As California voters prepare to make a historic decision about legalizing the recreational use of marijuana, promises and omens have become part of the debate over the state’s future if Proposition 64 is passed. Will the traditional small-time pot farmers be replaced by industrial grow operations? Will employees in this newly legalized commerce receive decent pay, working conditions and benefits? Or will the new cannabis worker have more in common with the low-wage, immigrant farm laborers who toil in California’s fields and orchards? Will a highly regulated, inspected and lab-tested product push the black marketers out of business or make underground marijuana a cheaper alternative? And will the taxes on pot that will finance the machinery of regulation also be enough to finally redress the 40-year fiscal drain imposed by Proposition 13?

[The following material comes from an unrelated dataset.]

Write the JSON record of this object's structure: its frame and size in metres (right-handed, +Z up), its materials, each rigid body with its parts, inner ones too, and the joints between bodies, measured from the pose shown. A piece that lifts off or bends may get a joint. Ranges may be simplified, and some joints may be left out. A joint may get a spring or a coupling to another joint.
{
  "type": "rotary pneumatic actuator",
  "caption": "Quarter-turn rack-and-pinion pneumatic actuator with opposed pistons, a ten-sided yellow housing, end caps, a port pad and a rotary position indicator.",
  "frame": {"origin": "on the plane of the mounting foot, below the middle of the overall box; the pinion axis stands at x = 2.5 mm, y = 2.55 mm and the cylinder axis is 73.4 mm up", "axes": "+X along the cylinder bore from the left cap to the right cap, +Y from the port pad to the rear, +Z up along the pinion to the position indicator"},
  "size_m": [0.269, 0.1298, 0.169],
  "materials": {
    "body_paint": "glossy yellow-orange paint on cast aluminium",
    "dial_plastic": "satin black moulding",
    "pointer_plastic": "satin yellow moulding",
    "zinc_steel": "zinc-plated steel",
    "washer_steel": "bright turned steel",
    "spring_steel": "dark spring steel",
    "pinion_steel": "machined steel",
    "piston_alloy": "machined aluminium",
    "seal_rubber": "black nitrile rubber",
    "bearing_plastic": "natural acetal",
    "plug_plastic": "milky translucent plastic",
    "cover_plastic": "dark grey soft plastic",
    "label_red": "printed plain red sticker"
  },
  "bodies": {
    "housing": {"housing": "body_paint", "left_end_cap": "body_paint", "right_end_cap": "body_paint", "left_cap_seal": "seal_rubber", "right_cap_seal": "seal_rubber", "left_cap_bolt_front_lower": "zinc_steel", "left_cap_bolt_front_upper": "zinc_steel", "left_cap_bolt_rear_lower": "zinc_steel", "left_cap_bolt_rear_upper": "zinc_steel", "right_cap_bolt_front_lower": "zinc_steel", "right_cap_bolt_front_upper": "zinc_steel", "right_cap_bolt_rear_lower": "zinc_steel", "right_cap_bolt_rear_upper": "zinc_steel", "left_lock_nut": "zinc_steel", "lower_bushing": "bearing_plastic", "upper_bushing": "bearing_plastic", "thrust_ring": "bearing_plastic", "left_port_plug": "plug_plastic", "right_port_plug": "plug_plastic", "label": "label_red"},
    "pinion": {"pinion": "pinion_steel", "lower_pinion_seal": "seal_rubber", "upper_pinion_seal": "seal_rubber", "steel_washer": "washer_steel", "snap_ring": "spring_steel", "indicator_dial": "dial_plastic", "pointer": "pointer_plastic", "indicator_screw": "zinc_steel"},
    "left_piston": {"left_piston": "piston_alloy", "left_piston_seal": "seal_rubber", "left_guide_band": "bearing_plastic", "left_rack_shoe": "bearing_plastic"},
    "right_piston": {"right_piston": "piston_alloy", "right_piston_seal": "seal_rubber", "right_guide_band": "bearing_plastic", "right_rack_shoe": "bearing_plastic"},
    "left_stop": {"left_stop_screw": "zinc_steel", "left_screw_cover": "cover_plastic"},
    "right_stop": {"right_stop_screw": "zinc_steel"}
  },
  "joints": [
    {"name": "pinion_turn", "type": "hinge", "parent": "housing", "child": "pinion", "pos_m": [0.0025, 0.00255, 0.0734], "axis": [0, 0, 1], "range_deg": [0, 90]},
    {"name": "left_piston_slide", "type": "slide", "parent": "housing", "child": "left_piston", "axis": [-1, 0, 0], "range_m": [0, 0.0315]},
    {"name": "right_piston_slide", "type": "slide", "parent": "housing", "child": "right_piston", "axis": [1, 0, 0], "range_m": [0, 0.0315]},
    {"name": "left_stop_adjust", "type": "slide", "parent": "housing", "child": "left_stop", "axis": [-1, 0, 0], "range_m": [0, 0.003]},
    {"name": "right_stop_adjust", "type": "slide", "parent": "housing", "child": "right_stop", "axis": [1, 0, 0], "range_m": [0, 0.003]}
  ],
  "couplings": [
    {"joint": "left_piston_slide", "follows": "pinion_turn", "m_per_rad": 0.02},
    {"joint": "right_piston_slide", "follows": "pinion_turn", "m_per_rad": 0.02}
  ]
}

This week Capital & Main looks at these and other aspects of the Adult Use of Marijuana Act:
- Piper McDaniel examines how one small community in rural Northern California, whose residents turned to illegal marijuana growing in order to escape the region’s poverty, faces an uncertain future if legalized cannabis inaugurates an era of industrial pot production. Meanwhile, the county sheriff’s department, with its eight deputies, can barely keep up enforcing state drug laws. See: High Times — The Hidden Poverty in Marijuana’s Black Market.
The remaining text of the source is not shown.